Sure, this might sound a bit extreme, but I think it happens more often than we think. I see this a fair amount in the news over current events and what causes some of the conflict around the world. I see this in our communities and relationships when there is friction and in fighting. And I see this in Jesus’ interaction with the people in today’s gospel lesson.
We’re likely familiar with this passage, if only for the sheer reason that we get it every year on Reformation Sunday. Jesus is talking to those who already believe, those who are on his side, preaching to the choir, so to speak. He tells them that the truth will make them free. And here is where I see the communication breaks down. They act almost offended at Jesus, thinking that he’s insinuating that they need to be freed in the first place. “We’re descendants of Abraham and have never been slaves to anyone” is their response.
Ok, that’s nice. Not true whatsoever, but ok. That’s not even what Jesus said though. So why the snarky comeback?
Well, the communication broke down somehow. Assumptions were made, tempers were a bit on the rise, and walls of defense were built to protect the Jews and their feelings. I get it though, the Jewish people in that time were the underdogs. For generations at this point they had put their trust in an unseen God who had promised them deliverance and redemption but they continue to be conquered and taken over and even exiled out of their land for a time. They were supposed to be God’s people, but for centuries it felt like they were anything but. So they might have been triggered by the “freedom” comment. Maybe they were a little sensitive to the reminder and felt a bit sore. Emotions came into the picture and they just reacted to the misunderstanding.
I mean, their freedom was something that they had a lot of pride in, something they had trusted to be true for so long, something in which their identity was found. So when it felt a bit threatened, they got defensive, then retaliated and clapped back. They stood up for what they believed in, their convictions, their understanding of themselves and their place in the world.
So how dare Jesus insinuate that their freedom isn’t actually theirs? How dare Jesus even suggest that they needed more than what they’ve already earned? How dare Jesus try to take them away from their God-given rights and powers?
And that was the problem right there. There was miscommunication because of the assumptions that the Jewish people made. They passed judgement because of what they already believed in. They were offended because they thought they and they alone had the intrinsic authority to determine what is right and what is wrong. It was their conviction that as descendants of Abraham they were God’s only people. Their understanding of the world and their place in it actually led them to believe that they were God in God’s place.
Of course, they wouldn’t admit that, it sounds like the blasphemy of blasphemies. But the unfortunate fact of the matter is that… we all kind of do this. We all believe that we are always right, or at least 90% of the time. We believe that we can ultimately determine what is right and wrong. We even might think we can decide who is loved by God or not. We effectively put ourselves in God’s place by seeing ourselves as the divine authority on matters. These assumptions that we make simply are not true.

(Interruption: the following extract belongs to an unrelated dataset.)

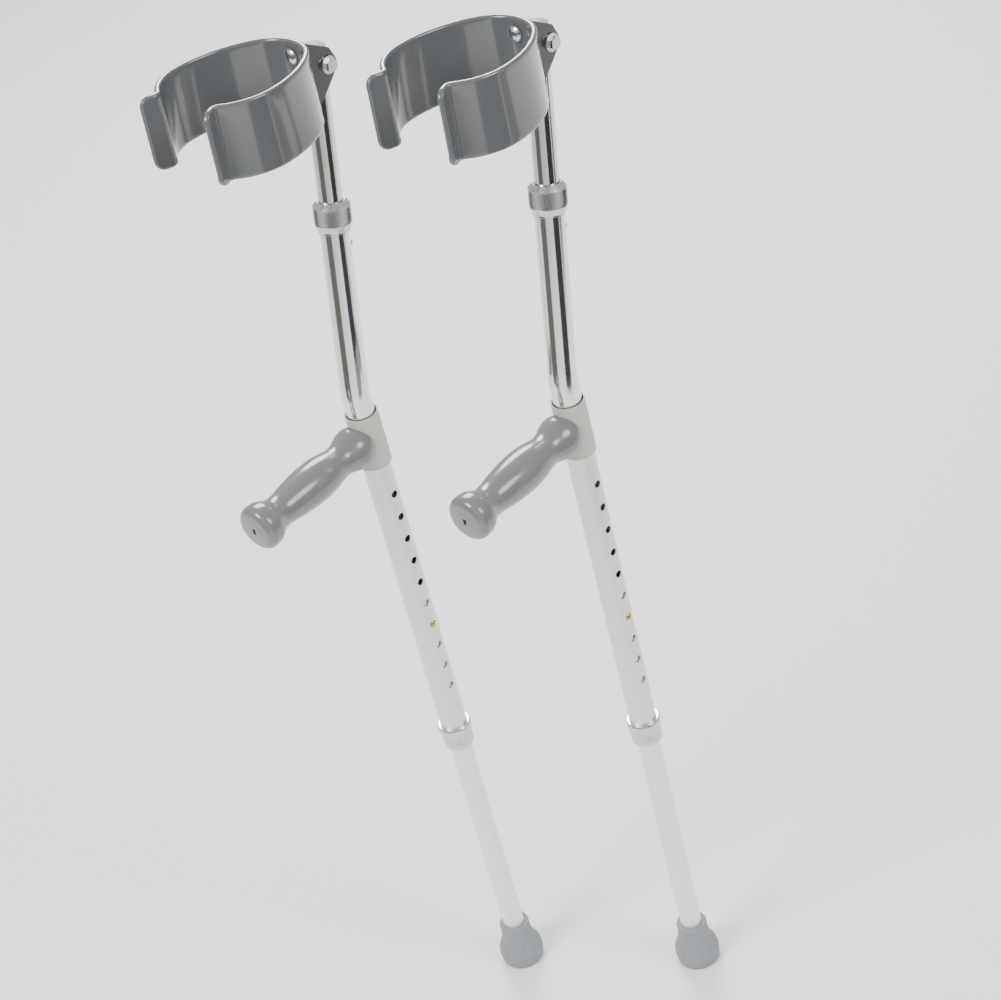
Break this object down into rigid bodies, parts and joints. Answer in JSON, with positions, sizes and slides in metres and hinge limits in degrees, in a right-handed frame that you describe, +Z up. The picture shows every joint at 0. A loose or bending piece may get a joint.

And I think that is what Jesus is talking about when he talks about the truth and how it sets us free. It’s the truth about who God is that liberates us. It’s the truth about who we are that reveals to us God’s grace. And it’s the truth about how God can even love and forgive in spite of all shortcomings, assumptions, and miscommunications that saves us. This is the truth that will set us free.
Not free to do whatever we want whenever we want, mind you. Not free from rules, regulations, and responsibilities. Not even free from the tyrannies and broken systems of the world.
But free from these assumptions that we make. Free from the judgements that we pass. Free from trying to be God in God’s place.
And so instead, we can be inspired by this grace that is shown to us. We can find joy in God’s steadfast love that is freely given. We can trust in this truth and be set free to be God’s people in the world, living in faith and community and proclaiming God’s Word for the sake of the world.
Just over 500 years ago, there was this guy named Martin Luther, who was well versed on this freedom that we just talked about. But the problem was that he didn’t see it proclaimed in the church or anywhere for that matter, and so he wanted to change that, or reform it, as it were. And while that resulted in at least our denomination as we know it, the problem hasn’t been solved. The assumptions and judgements persist to this day. The miscommunications and misunderstandings still result in conflict and friction. We still like to draw lines between us and them, it’s just that the lines are now in different places.
And so it’s important for us to keep aware of these attitudes that we might have of superiority and exclusivity. It’s important for us to keep watch over ourselves knowing that while the shame and guilt of our sin has been removed from us, that doesn’t mean that we are removed from sin. It’s important for us to keep being reformed in the truth of God’s promises of redemption and justification that welcome us all, even those that we don’t like or agree with. And above all, it’s important for us to always be reminded of the truth of who God is, who we are, and how we all work together, that we be freed from the assumptions and from judging and being judged by others.
Because no matter how much we assume to know about the world, we aren’t the authority on right and wrong, only God can be that. In spite of our best intentions, we cannot save ourselves or each other, only God can do that. Regardless of our understandings of God or ourselves, we cannot be freed on our own, but only by God’s truth of grace and mercy can we be humbled with our hearts opened to receive God’s promises of salvation and love, welcoming us to live with God and all the saints in God’s kingdom forever.
This was the goal of the Reformation that began all those years ago. This was the hope of Martin Luther that we’d all see God’s grace. This is what Jesus wanted for all people to see, the freedom that comes from knowing God’s expansive and enduring love that forms and reforms our hearts and minds to learn to live more in line with wonders and joy that God had laid out for us.
So in our time of remembering the Reformation that started over 500 years ago, may we constantly be reformed in humility, that in spite of assumption and miscommunication, we will always know God’s truth, the truth that sets us free. Thanks be to God. Amen.